If you need to use the WebFetch server's HTTP API directly refer to the Swagger API Reference

Managing the WebFetch process yourself

For production systems it is advised that you run the WebFetch server separately rather than instantiate it via the client. For this case, the executable bin/web_fetch_control is provided. Daemonisation is handled by the daemons gem.

WebFetch can be started in the terminal with output going to STDOUT or as a daemon.

Run the server as a daemon:

$ web_fetch_control start

Run the server in the terminal:

$ web_fetch_control run

Stop the server:

$ web_fetch_control stop

To pass options to WebFetch, pass -- to web_fetch_control and add all WebFetch options afterwards.

Available options:

--port 60087
--host localhost
--pidfile /tmp/web_fetch.pid
--log /var/log/web_fetch.log

e.g.:

web_fetch_control run -- --port 8000 --host 0.0.0.0

No pid file will be created unless the --pidfile parameter is passed.

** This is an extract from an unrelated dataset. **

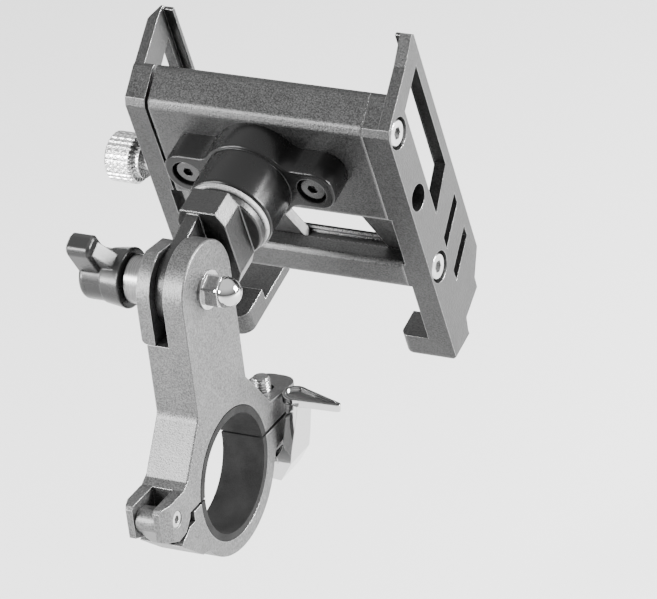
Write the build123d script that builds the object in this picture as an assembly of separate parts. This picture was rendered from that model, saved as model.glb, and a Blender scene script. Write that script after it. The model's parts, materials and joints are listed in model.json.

It is recommended to use a process monitoring tool (e.g. monit or systemd) to monitor the WebFetch process.

Docker

To use WebFetch in Docker you can either use the provided Dockerfile or the public image web_fetch/web_fetch

Contributing

WebFetch uses rspec for testing:

bin/rspec

Rubocop is used for code style governance:

bin/rubocop

Make sure that any new code you write has an appropriate test and that all Rubocop checks pass.

Feel free to fork and create a pull request if you would like to make any changes.

License

WebFetch is licensed under the MIT License. You are encouraged to re-use the code in any way you see fit as long as you give credit to the original author. If you do use the code for any other projects then feel free to let me know but, of course, this is not required.